NETs of the gastrointestinal tract arise from specialized cells known as neuroendocrine cells. They are considered rare, representing only around one-half of one percent of all newly diagnosed cancers. NETs are often slow-growing, though most patients eventually succumb to their disease. In clinical trials with the new drug, Lutetium Lu 177 dotatate (Lutathera), 65 percent of patients' tumors stopped growing after treatment, compared to only 11 percent who received a higher dose of a common NET therapy. Eighteen percent of patients' tumors shrank.
Priscilla Baerbock, a patient of Dr. LoConte's from Lake Geneva, was hoping to receive the treatment last summer. Diagnosed with NET in 2006, Baerbock estimates she has received at least a dozen different treatments for her cancer. As with many NET patients, these treatments worked for her for years, but her cancer eventually progressed. Without any other treatment options available, she and LoConte sought out clinical trial options, including the trial that eventually led to the FDA approval.
"I tried to get into the clinical trial in Iowa last year, but it was closed," Baerbock said.
True to her nature, she did not give up.
"She's modest, but she's strong and she's a fighter," said Ben Baerbock, Priscilla's son. "You have to be strong to go through this for 12 years. When treatments would stop working, she was always ready for the next one."
Her daughter, Jessica Newlun, added, "That's true of the staff here, too. They have been so willing to stay at the forefront of technologies and treatments."
LoConte is not sure if the Baerbock family knows exactly how much went into making the treatment available at UW Carbone. The FDA approved the treatment on Jan. 29, 2018, and physicians and staff here started moving immediately.
"When we thought the FDA was moving to approve the therapy, we started having conversations, but there's not too much prep work you can do until you get FDA approval," LoConte said. "I'm not exaggerating when I say 50 to 60 people were involved. NETs are a rare disease and they sometimes seem like they're forgotten, so it's nice to see so many people rallying around a really exciting treatment."
Clinicians and hospital staff from oncology to nuclear medicine to radiation safety to pharmacists all worked together to be able to offer the treatment at UW Carbone.

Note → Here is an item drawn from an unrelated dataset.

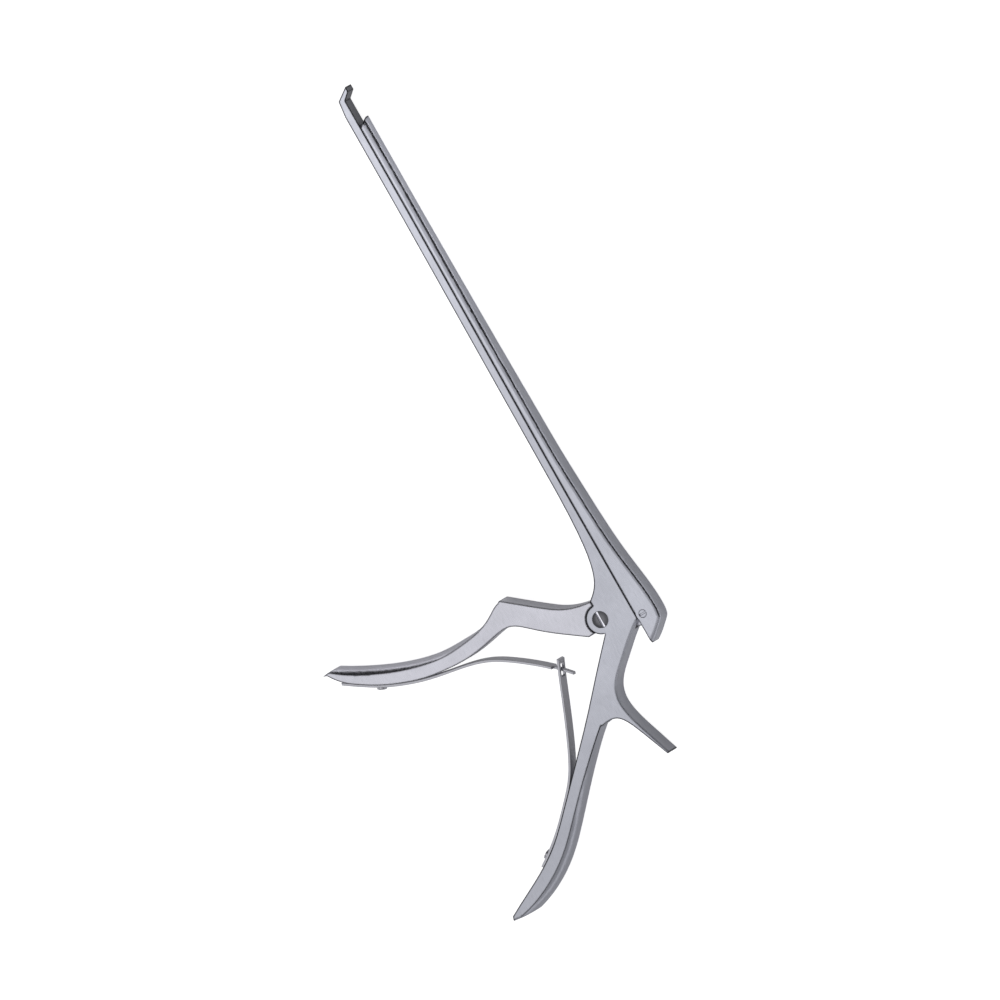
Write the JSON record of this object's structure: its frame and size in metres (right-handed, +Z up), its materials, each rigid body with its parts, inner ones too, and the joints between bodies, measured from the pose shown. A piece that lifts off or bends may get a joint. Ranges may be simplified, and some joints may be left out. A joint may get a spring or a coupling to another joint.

"As soon as it became available in Madison, we knew we wanted to come here," Newlun said.
With the first of four rounds of treatment now done, Priscilla Baerbock is able to go home to Lake Geneva, where she can continue to be active in her church and spend time with her children and grandchildren. She has to wait three days after each treatment round, when the radiation from the drug has reduced to safer levels, before seeing her family.
Lutathera is manufactured by Advanced Accelerator Applications. Due to the high cost of the drug, prior authorization is necessary.